#### What is needed
Collect each line holding the string "joints".

#### Records that describe objects
Begin
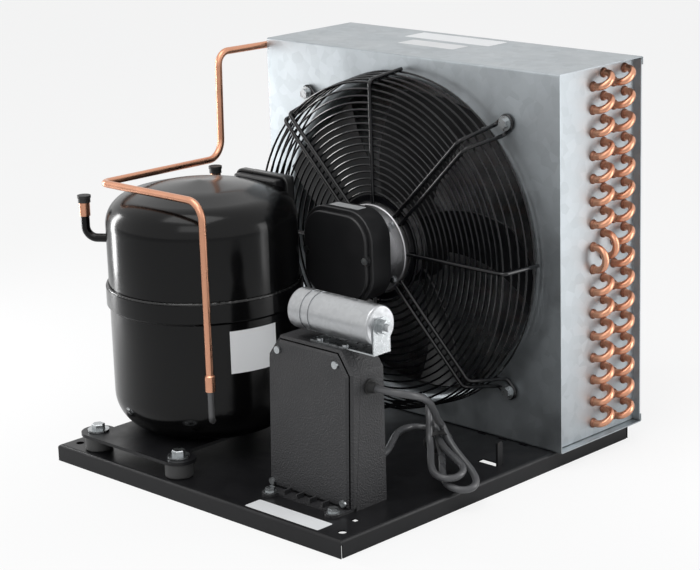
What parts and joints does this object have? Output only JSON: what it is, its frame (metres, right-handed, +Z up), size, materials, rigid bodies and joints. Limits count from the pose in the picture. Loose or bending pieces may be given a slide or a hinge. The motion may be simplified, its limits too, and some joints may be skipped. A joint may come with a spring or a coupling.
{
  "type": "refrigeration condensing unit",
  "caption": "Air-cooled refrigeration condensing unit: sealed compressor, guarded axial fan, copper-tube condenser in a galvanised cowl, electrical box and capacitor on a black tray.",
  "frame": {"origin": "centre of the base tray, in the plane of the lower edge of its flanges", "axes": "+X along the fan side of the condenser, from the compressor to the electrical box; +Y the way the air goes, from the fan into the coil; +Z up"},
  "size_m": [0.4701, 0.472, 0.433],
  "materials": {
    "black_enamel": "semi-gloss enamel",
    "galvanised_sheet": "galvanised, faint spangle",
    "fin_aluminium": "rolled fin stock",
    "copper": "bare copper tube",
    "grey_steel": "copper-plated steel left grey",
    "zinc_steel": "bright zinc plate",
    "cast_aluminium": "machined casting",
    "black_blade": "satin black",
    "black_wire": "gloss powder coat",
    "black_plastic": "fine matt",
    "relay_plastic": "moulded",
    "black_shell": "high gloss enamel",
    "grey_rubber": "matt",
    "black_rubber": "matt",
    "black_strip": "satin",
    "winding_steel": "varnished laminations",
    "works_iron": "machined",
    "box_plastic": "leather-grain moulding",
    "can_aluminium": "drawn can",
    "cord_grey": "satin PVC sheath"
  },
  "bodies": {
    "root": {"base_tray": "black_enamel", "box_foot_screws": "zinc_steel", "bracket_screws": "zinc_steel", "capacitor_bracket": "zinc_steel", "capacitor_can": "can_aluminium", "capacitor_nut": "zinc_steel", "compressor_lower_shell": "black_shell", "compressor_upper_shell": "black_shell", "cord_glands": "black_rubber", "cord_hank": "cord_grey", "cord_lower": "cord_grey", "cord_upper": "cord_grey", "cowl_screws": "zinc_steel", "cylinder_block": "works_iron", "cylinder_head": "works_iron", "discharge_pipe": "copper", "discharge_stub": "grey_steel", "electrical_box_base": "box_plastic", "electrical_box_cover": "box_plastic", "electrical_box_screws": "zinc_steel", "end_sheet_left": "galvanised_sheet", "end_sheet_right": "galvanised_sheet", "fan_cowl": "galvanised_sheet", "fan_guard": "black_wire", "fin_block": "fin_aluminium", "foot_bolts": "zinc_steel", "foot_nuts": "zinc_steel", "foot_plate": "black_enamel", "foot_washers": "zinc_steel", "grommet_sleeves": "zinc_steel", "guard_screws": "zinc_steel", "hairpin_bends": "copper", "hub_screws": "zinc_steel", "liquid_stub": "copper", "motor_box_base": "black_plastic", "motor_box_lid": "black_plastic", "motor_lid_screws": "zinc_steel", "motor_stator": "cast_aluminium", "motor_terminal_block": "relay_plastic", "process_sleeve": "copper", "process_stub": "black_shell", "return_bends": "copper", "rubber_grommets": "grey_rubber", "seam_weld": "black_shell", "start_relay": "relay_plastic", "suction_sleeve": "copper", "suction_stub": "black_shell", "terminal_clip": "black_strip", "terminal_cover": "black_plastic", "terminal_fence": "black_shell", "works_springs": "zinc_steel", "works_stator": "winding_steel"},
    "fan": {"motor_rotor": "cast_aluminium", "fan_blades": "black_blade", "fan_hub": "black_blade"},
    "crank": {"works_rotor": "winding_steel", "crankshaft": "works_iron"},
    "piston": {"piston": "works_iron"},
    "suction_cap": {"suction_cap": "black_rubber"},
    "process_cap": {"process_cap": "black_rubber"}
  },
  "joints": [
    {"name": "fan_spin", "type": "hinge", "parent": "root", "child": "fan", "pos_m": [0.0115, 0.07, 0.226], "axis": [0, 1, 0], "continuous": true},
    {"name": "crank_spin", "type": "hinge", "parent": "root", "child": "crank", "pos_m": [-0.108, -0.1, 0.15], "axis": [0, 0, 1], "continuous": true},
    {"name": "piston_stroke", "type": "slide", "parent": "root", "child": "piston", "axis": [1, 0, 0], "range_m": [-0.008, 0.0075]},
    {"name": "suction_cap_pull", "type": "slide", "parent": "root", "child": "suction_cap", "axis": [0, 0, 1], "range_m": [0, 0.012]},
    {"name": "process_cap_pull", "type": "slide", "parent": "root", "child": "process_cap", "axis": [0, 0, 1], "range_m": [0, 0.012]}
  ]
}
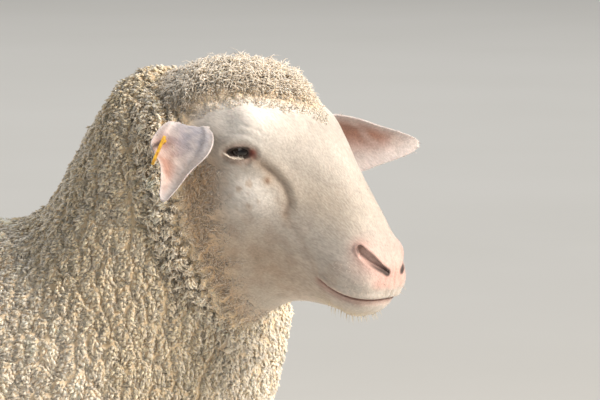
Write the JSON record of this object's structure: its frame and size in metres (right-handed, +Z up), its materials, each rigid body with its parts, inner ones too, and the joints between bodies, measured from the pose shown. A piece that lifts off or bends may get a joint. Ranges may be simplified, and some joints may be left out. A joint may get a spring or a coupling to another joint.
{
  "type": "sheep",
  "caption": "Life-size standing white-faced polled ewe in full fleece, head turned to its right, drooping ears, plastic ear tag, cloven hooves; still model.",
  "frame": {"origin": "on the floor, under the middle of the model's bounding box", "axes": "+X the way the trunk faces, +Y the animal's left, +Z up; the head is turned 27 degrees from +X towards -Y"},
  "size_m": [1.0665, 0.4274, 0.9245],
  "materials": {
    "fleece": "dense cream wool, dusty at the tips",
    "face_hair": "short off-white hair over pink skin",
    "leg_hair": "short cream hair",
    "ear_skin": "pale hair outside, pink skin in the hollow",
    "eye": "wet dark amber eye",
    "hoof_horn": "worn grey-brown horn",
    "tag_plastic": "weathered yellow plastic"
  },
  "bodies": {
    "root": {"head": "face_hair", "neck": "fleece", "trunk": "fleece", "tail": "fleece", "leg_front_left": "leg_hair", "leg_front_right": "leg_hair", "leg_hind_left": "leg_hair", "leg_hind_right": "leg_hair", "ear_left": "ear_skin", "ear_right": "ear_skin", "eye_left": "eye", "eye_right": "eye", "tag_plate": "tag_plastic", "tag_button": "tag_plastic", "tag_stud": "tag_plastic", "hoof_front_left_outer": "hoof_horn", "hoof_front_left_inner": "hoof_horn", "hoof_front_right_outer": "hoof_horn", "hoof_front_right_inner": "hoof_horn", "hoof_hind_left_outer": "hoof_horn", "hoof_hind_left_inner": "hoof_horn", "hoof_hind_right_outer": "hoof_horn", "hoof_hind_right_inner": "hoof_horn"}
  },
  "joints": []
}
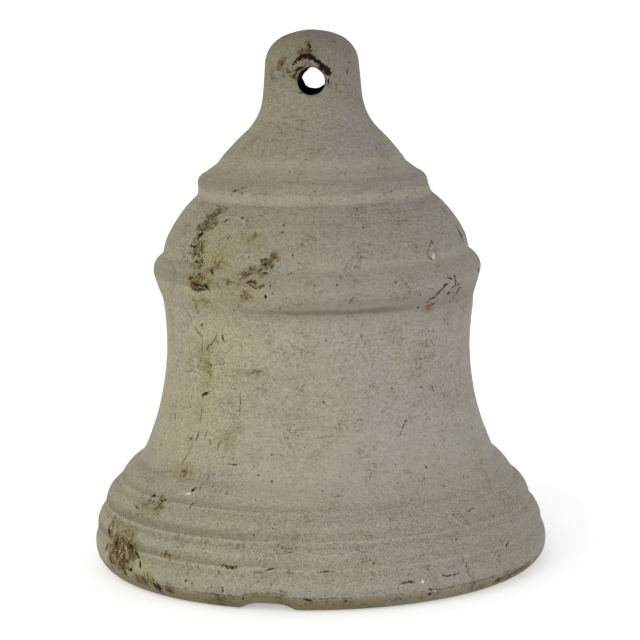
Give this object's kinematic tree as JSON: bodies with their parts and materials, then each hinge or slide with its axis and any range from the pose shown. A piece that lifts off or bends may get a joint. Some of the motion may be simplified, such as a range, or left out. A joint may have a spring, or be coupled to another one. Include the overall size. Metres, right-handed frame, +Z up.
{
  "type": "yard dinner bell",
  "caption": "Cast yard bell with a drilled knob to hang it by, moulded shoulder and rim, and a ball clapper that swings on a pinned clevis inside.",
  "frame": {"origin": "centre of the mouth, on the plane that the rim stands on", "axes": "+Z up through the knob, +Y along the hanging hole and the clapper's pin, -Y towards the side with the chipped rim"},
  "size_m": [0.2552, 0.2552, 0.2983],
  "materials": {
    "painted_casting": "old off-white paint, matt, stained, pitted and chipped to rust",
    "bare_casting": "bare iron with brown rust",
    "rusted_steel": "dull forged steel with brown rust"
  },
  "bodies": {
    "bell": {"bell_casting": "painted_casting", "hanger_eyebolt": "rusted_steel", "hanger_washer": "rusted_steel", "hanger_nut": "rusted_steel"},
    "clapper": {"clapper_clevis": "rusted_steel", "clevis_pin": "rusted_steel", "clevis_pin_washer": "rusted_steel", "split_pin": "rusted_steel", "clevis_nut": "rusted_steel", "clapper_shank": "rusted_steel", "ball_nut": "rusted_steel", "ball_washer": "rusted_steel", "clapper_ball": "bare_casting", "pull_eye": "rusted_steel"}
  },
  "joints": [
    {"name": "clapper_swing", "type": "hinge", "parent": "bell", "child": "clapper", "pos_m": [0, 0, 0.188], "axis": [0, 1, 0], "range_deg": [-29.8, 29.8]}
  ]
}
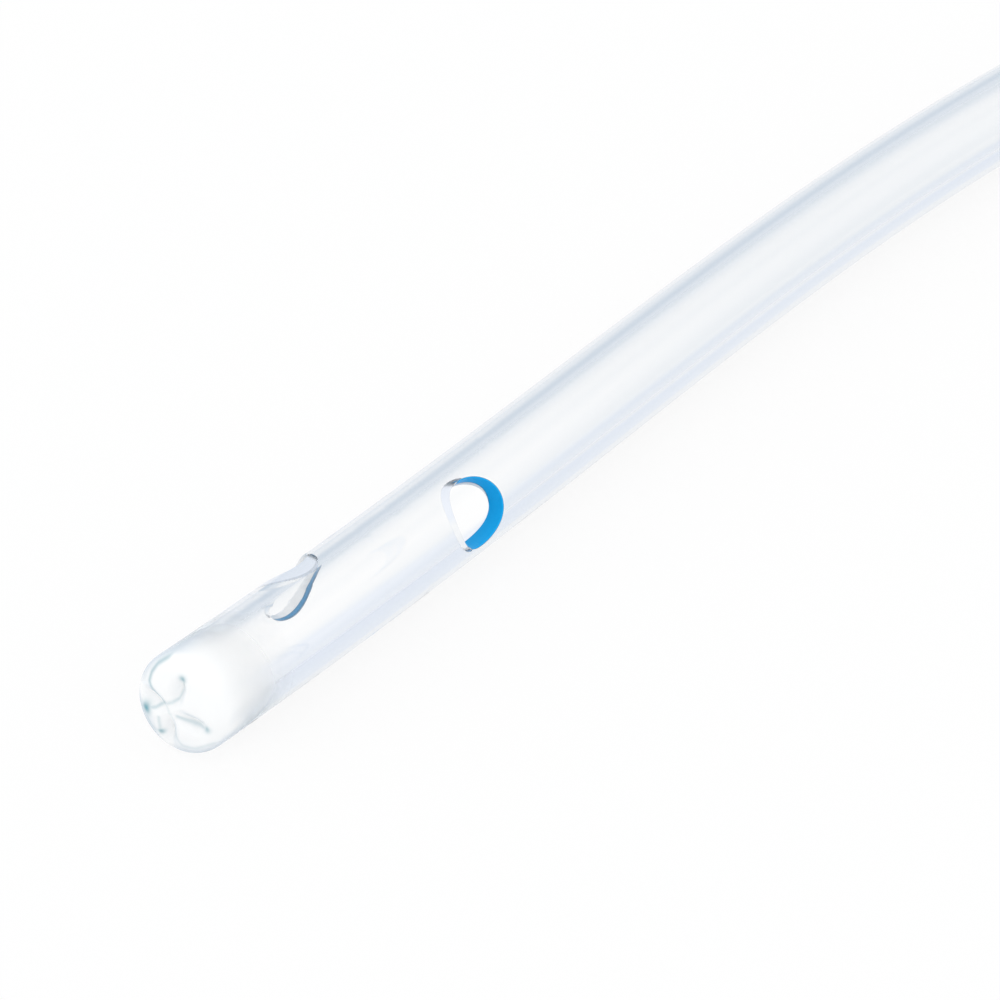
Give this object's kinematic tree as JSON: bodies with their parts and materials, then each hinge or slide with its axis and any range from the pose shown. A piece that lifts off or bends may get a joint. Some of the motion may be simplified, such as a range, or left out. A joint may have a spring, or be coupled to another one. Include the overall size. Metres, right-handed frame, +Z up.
End
#### Response for this exercise
What parts and joints does this object have? Output only JSON: what it is, its frame (metres, right-handed, +Z up), size, materials, rigid bodies and joints. Limits count from the pose in the picture. Loose or bending pieces may be given a slide or a hinge. The motion may be simplified, its limits too, and some joints may be skipped. A joint may come with a spring or a coupling.
  "joints": [
Write the JSON record of this object's structure: its frame and size in metres (right-handed, +Z up), its materials, each rigid body with its parts, inner ones too, and the joints between bodies, measured from the pose shown. A piece that lifts off or bends may get a joint. Ranges may be simplified, and some joints may be left out. A joint may get a spring or a coupling to another joint.
  "joints": []
  "joints": [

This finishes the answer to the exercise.